## Your instructions:
Word for word, restate every line of the material.

## Excerpted records:
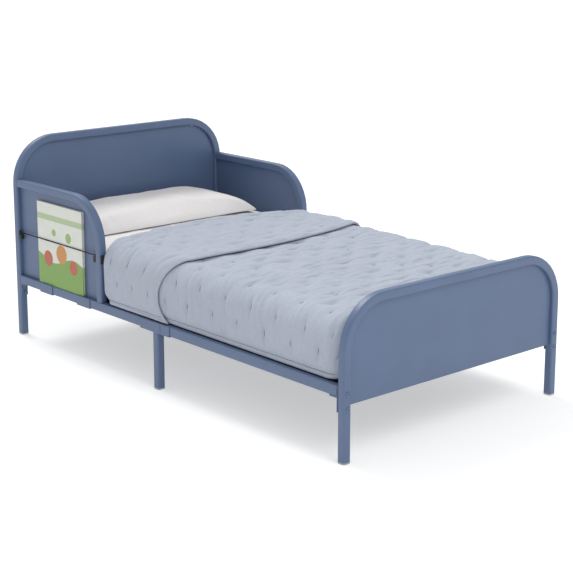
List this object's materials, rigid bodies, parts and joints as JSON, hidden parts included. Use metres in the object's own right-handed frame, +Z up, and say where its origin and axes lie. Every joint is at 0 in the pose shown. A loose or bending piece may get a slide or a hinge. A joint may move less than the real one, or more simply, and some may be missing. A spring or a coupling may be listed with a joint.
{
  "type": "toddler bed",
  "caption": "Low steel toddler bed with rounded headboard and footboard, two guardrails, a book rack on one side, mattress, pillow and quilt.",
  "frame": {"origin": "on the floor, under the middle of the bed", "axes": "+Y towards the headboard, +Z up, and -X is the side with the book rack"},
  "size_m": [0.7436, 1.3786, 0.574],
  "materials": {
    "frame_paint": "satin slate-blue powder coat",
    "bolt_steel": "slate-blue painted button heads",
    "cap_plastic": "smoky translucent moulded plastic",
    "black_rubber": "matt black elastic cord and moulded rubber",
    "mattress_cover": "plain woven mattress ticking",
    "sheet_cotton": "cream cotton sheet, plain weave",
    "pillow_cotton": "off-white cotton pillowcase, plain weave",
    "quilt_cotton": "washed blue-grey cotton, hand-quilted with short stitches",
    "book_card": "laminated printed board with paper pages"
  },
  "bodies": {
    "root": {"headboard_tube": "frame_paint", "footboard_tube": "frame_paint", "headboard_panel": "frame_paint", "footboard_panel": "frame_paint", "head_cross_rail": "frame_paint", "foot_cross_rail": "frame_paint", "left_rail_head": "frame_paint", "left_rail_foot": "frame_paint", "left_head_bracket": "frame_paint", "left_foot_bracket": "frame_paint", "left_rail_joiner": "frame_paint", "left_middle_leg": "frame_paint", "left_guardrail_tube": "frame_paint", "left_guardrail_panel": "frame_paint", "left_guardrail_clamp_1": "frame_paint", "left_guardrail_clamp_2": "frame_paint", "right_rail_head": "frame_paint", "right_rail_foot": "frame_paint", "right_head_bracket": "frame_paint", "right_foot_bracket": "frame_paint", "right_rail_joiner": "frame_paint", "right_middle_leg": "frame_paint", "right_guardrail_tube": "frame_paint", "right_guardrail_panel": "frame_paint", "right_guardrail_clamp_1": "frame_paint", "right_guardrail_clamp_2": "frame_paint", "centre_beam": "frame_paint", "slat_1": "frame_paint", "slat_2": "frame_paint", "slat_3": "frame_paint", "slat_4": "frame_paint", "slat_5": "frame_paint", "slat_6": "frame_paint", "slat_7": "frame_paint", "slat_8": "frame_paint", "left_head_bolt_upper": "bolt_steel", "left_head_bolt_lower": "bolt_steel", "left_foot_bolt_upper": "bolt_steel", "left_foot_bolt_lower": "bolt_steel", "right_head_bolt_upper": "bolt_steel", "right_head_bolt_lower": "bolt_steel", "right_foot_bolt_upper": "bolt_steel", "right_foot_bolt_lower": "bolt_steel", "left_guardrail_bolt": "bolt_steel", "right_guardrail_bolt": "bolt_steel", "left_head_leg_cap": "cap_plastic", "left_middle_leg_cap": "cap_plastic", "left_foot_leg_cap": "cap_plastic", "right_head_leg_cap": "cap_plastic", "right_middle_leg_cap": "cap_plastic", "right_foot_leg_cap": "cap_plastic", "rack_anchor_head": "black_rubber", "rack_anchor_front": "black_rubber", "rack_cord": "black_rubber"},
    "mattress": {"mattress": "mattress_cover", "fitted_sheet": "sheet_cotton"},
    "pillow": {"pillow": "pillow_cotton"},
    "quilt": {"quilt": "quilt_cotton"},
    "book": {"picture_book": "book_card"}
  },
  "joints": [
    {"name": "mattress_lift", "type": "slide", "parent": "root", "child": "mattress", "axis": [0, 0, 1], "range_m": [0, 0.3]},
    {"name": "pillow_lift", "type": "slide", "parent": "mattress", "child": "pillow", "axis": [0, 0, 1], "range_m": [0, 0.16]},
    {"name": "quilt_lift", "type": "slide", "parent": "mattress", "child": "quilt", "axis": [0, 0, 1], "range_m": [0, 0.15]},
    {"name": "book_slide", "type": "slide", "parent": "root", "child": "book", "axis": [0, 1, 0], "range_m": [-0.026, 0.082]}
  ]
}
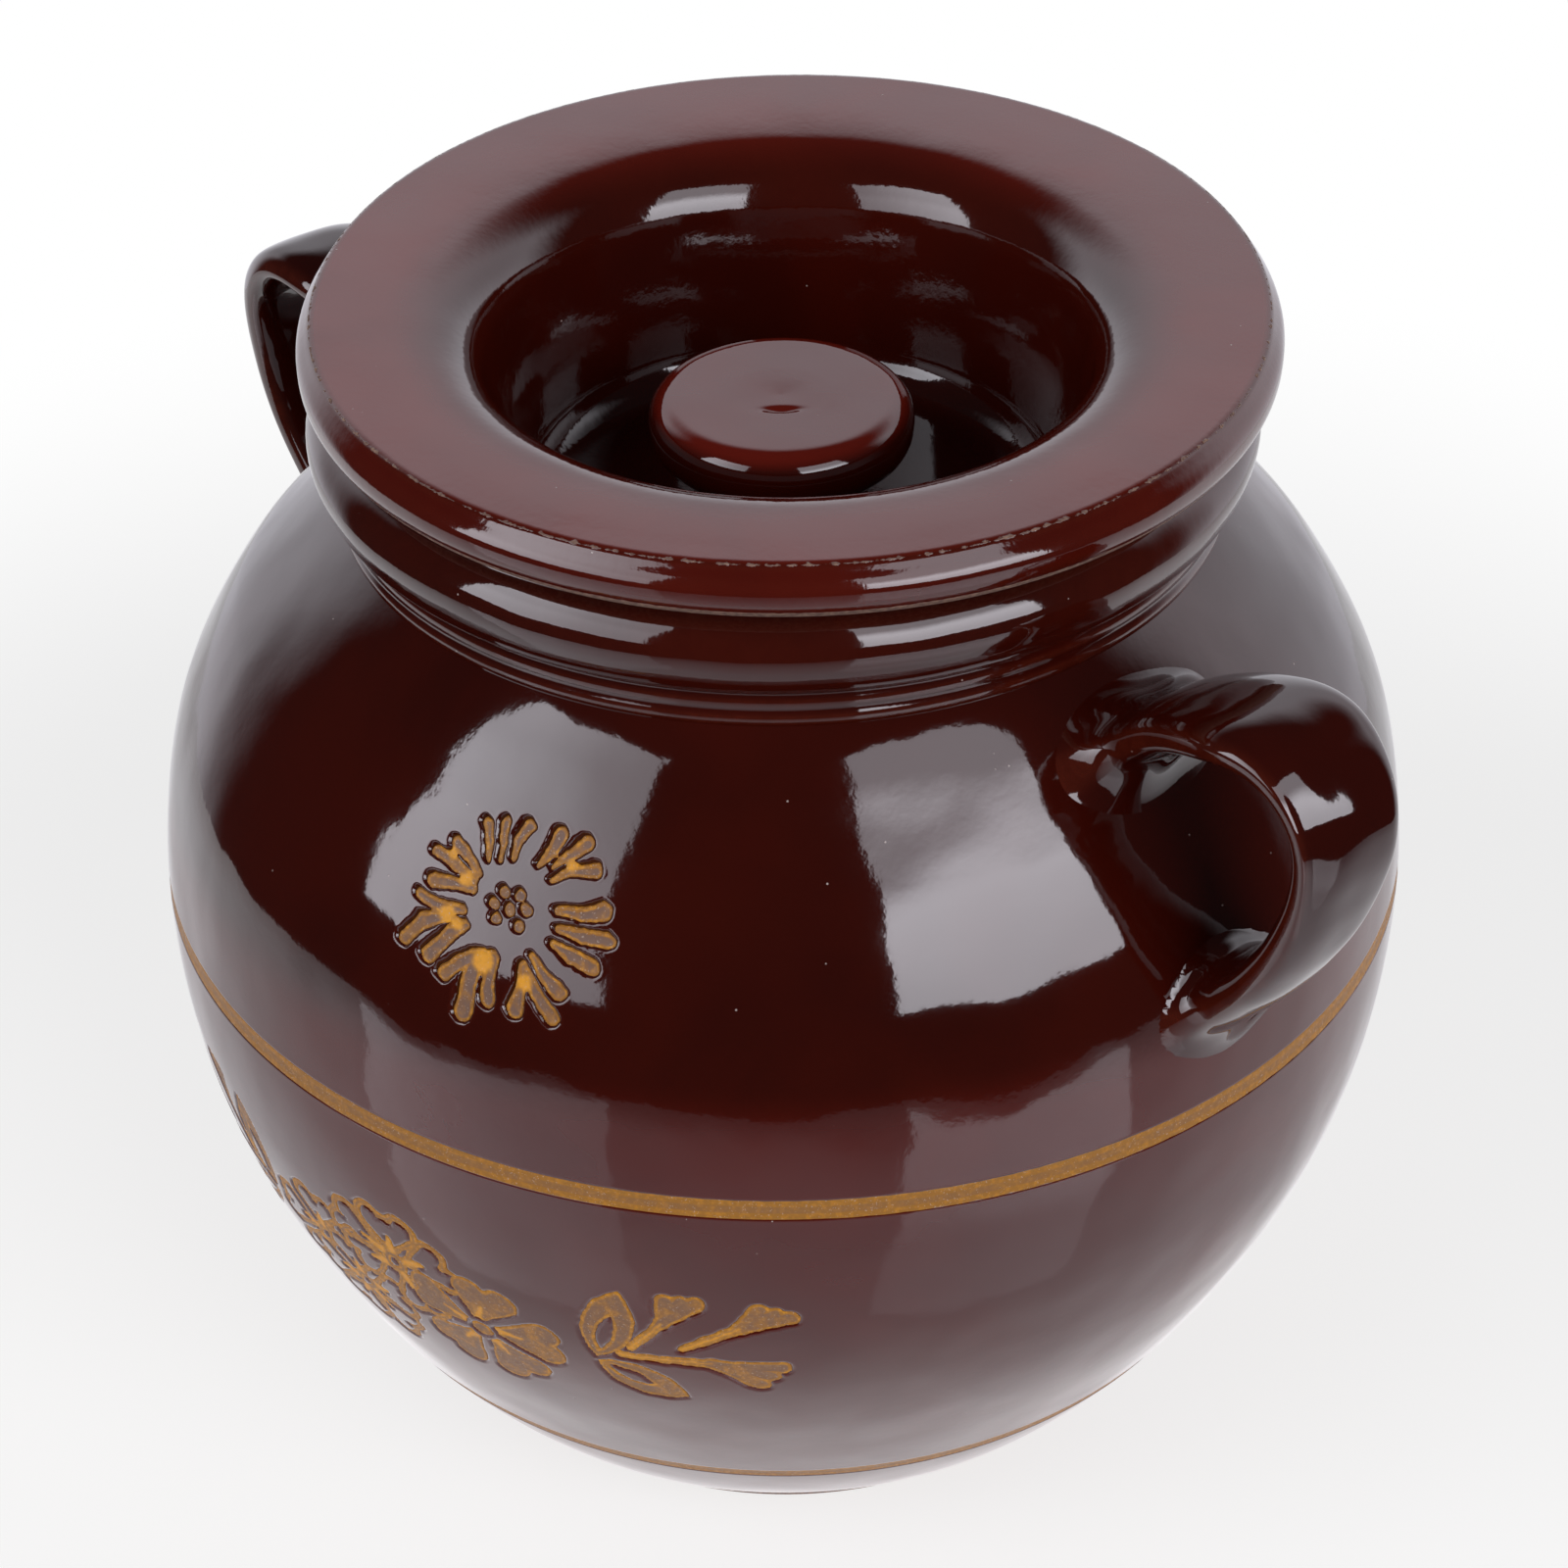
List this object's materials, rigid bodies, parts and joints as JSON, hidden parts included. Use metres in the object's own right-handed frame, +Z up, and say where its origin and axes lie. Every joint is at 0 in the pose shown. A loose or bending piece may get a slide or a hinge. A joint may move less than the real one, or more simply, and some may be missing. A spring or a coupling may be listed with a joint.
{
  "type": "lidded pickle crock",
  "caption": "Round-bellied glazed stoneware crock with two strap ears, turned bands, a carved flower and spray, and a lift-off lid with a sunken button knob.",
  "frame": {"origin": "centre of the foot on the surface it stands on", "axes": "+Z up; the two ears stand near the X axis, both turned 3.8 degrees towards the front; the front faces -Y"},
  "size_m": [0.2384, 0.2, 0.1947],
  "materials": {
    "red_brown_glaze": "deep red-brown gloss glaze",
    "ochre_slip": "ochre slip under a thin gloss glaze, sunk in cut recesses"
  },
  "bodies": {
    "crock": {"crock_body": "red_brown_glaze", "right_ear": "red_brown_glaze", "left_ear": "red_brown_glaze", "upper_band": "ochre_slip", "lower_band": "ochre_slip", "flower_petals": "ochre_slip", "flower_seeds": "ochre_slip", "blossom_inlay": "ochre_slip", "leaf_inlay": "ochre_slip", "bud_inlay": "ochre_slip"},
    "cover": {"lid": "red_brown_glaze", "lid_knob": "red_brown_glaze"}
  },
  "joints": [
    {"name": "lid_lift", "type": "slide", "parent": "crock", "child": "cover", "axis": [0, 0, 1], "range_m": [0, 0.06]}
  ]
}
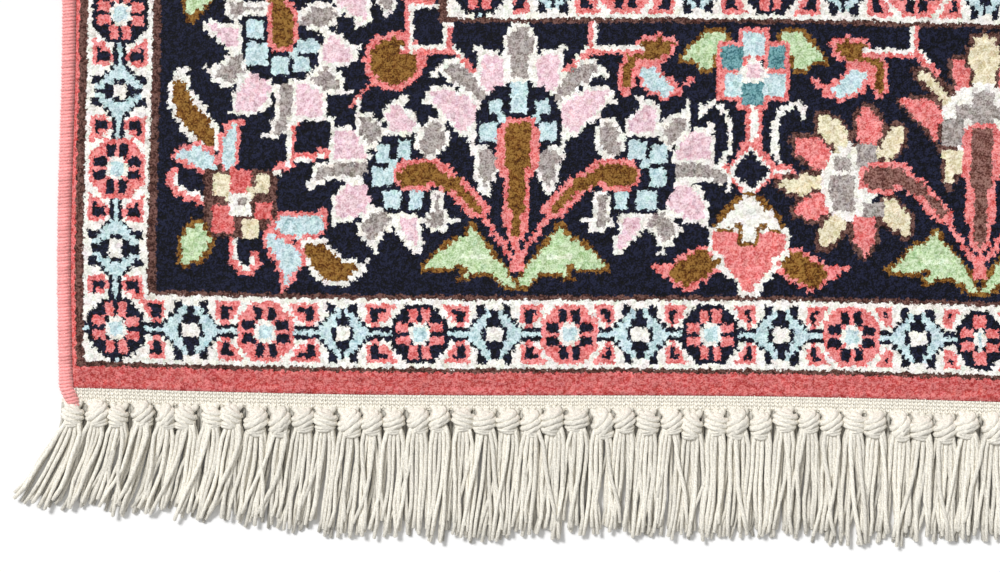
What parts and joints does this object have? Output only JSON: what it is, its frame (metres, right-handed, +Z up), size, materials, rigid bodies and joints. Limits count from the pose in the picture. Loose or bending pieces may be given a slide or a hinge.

## Full solution:
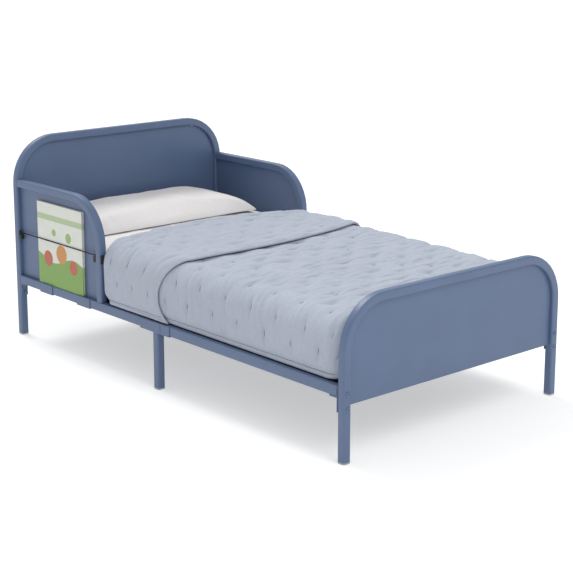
List this object's materials, rigid bodies, parts and joints as JSON, hidden parts included. Use metres in the object's own right-handed frame, +Z up, and say where its origin and axes lie. Every joint is at 0 in the pose shown. A loose or bending piece may get a slide or a hinge. A joint may move less than the real one, or more simply, and some may be missing. A spring or a coupling may be listed with a joint.
{
  "type": "toddler bed",
  "caption": "Low steel toddler bed with rounded headboard and footboard, two guardrails, a book rack on one side, mattress, pillow and quilt.",
  "frame": {"origin": "on the floor, under the middle of the bed", "axes": "+Y towards the headboard, +Z up, and -X is the side with the book rack"},
  "size_m": [0.7436, 1.3786, 0.574],
  "materials": {
    "frame_paint": "satin slate-blue powder coat",
    "bolt_steel": "slate-blue painted button heads",
    "cap_plastic": "smoky translucent moulded plastic",
    "black_rubber": "matt black elastic cord and moulded rubber",
    "mattress_cover": "plain woven mattress ticking",
    "sheet_cotton": "cream cotton sheet, plain weave",
    "pillow_cotton": "off-white cotton pillowcase, plain weave",
    "quilt_cotton": "washed blue-grey cotton, hand-quilted with short stitches",
    "book_card": "laminated printed board with paper pages"
  },
  "bodies": {
    "root": {"headboard_tube": "frame_paint", "footboard_tube": "frame_paint", "headboard_panel": "frame_paint", "footboard_panel": "frame_paint", "head_cross_rail": "frame_paint", "foot_cross_rail": "frame_paint", "left_rail_head": "frame_paint", "left_rail_foot": "frame_paint", "left_head_bracket": "frame_paint", "left_foot_bracket": "frame_paint", "left_rail_joiner": "frame_paint", "left_middle_leg": "frame_paint", "left_guardrail_tube": "frame_paint", "left_guardrail_panel": "frame_paint", "left_guardrail_clamp_1": "frame_paint", "left_guardrail_clamp_2": "frame_paint", "right_rail_head": "frame_paint", "right_rail_foot": "frame_paint", "right_head_bracket": "frame_paint", "right_foot_bracket": "frame_paint", "right_rail_joiner": "frame_paint", "right_middle_leg": "frame_paint", "right_guardrail_tube": "frame_paint", "right_guardrail_panel": "frame_paint", "right_guardrail_clamp_1": "frame_paint", "right_guardrail_clamp_2": "frame_paint", "centre_beam": "frame_paint", "slat_1": "frame_paint", "slat_2": "frame_paint", "slat_3": "frame_paint", "slat_4": "frame_paint", "slat_5": "frame_paint", "slat_6": "frame_paint", "slat_7": "frame_paint", "slat_8": "frame_paint", "left_head_bolt_upper": "bolt_steel", "left_head_bolt_lower": "bolt_steel", "left_foot_bolt_upper": "bolt_steel", "left_foot_bolt_lower": "bolt_steel", "right_head_bolt_upper": "bolt_steel", "right_head_bolt_lower": "bolt_steel", "right_foot_bolt_upper": "bolt_steel", "right_foot_bolt_lower": "bolt_steel", "left_guardrail_bolt": "bolt_steel", "right_guardrail_bolt": "bolt_steel", "left_head_leg_cap": "cap_plastic", "left_middle_leg_cap": "cap_plastic", "left_foot_leg_cap": "cap_plastic", "right_head_leg_cap": "cap_plastic", "right_middle_leg_cap": "cap_plastic", "right_foot_leg_cap": "cap_plastic", "rack_anchor_head": "black_rubber", "rack_anchor_front": "black_rubber", "rack_cord": "black_rubber"},
    "mattress": {"mattress": "mattress_cover", "fitted_sheet": "sheet_cotton"},
    "pillow": {"pillow": "pillow_cotton"},
    "quilt": {"quilt": "quilt_cotton"},
    "book": {"picture_book": "book_card"}
  },
  "joints": [
    {"name": "mattress_lift", "type": "slide", "parent": "root", "child": "mattress", "axis": [0, 0, 1], "range_m": [0, 0.3]},
    {"name": "pillow_lift", "type": "slide", "parent": "mattress", "child": "pillow", "axis": [0, 0, 1], "range_m": [0, 0.16]},
    {"name": "quilt_lift", "type": "slide", "parent": "mattress", "child": "quilt", "axis": [0, 0, 1], "range_m": [0, 0.15]},
    {"name": "book_slide", "type": "slide", "parent": "root", "child": "book", "axis": [0, 1, 0], "range_m": [-0.026, 0.082]}
  ]
}
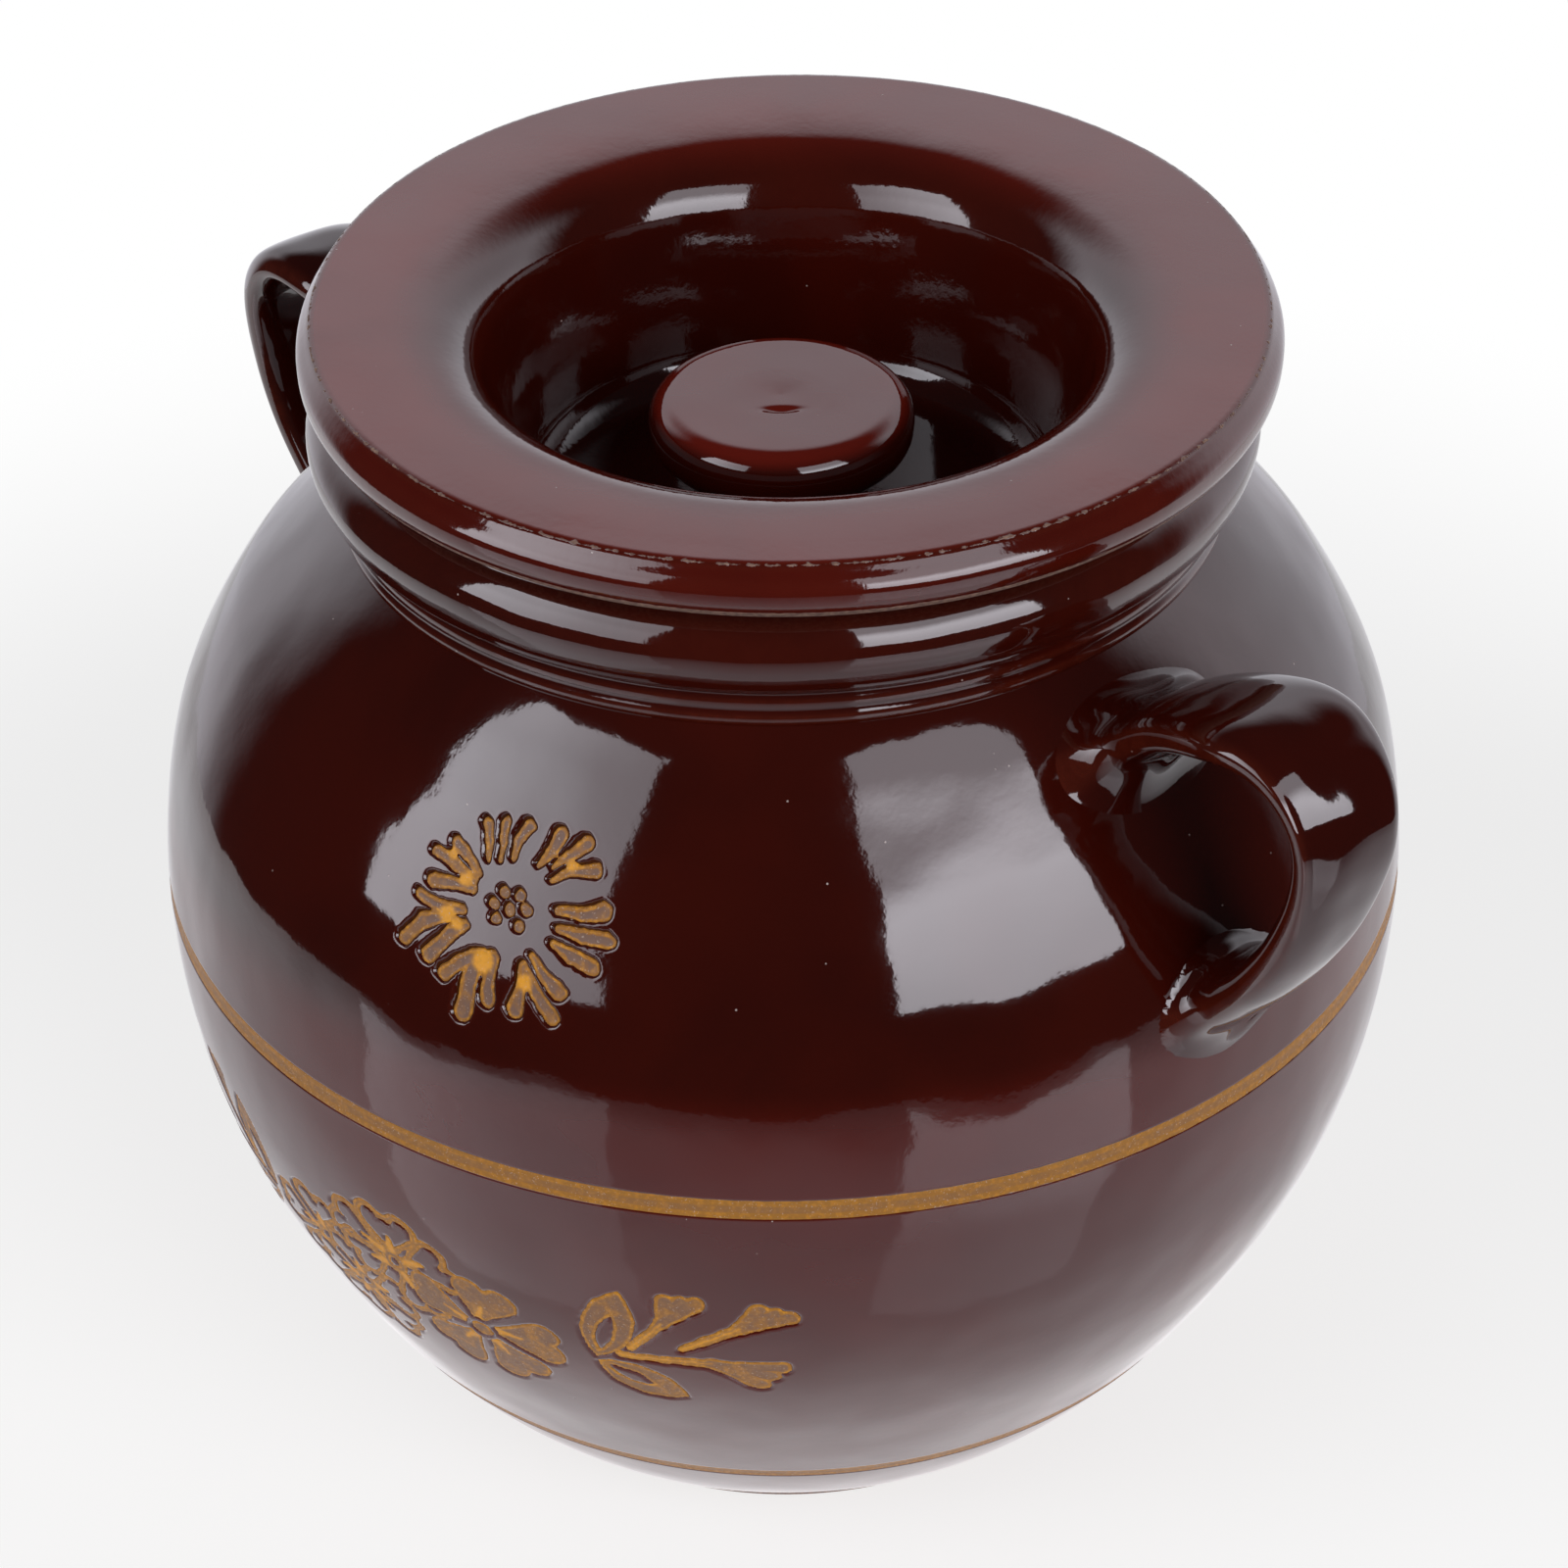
List this object's materials, rigid bodies, parts and joints as JSON, hidden parts included. Use metres in the object's own right-handed frame, +Z up, and say where its origin and axes lie. Every joint is at 0 in the pose shown. A loose or bending piece may get a slide or a hinge. A joint may move less than the real one, or more simply, and some may be missing. A spring or a coupling may be listed with a joint.
{
  "type": "lidded pickle crock",
  "caption": "Round-bellied glazed stoneware crock with two strap ears, turned bands, a carved flower and spray, and a lift-off lid with a sunken button knob.",
  "frame": {"origin": "centre of the foot on the surface it stands on", "axes": "+Z up; the two ears stand near the X axis, both turned 3.8 degrees towards the front; the front faces -Y"},
  "size_m": [0.2384, 0.2, 0.1947],
  "materials": {
    "red_brown_glaze": "deep red-brown gloss glaze",
    "ochre_slip": "ochre slip under a thin gloss glaze, sunk in cut recesses"
  },
  "bodies": {
    "crock": {"crock_body": "red_brown_glaze", "right_ear": "red_brown_glaze", "left_ear": "red_brown_glaze", "upper_band": "ochre_slip", "lower_band": "ochre_slip", "flower_petals": "ochre_slip", "flower_seeds": "ochre_slip", "blossom_inlay": "ochre_slip", "leaf_inlay": "ochre_slip", "bud_inlay": "ochre_slip"},
    "cover": {"lid": "red_brown_glaze", "lid_knob": "red_brown_glaze"}
  },
  "joints": [
    {"name": "lid_lift", "type": "slide", "parent": "crock", "child": "cover", "axis": [0, 0, 1], "range_m": [0, 0.06]}
  ]
}
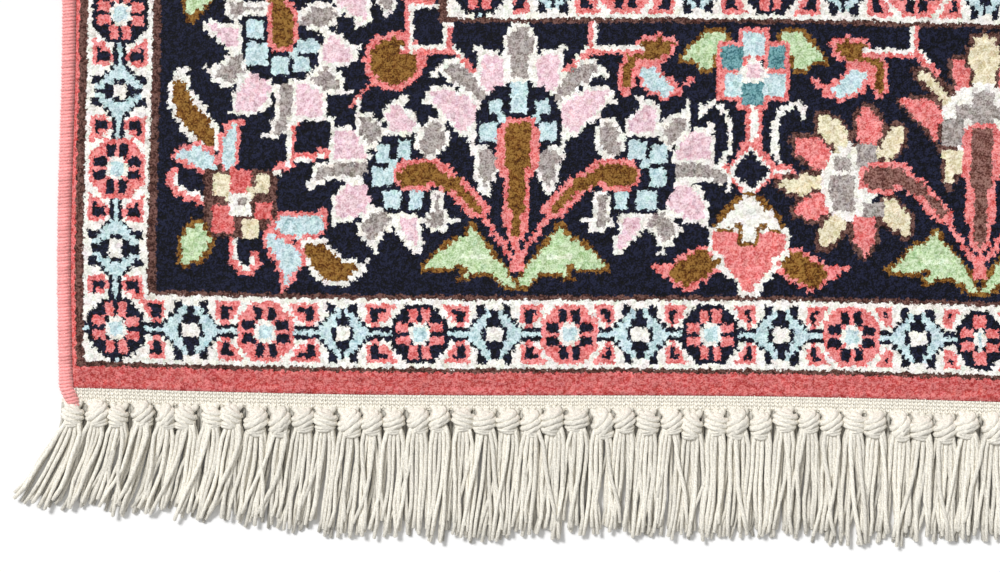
What parts and joints does this object have? Output only JSON: what it is, its frame (metres, right-handed, +Z up), size, materials, rigid bodies and joints. Limits count from the pose in the picture. Loose or bending pieces may be given a slide or a hinge.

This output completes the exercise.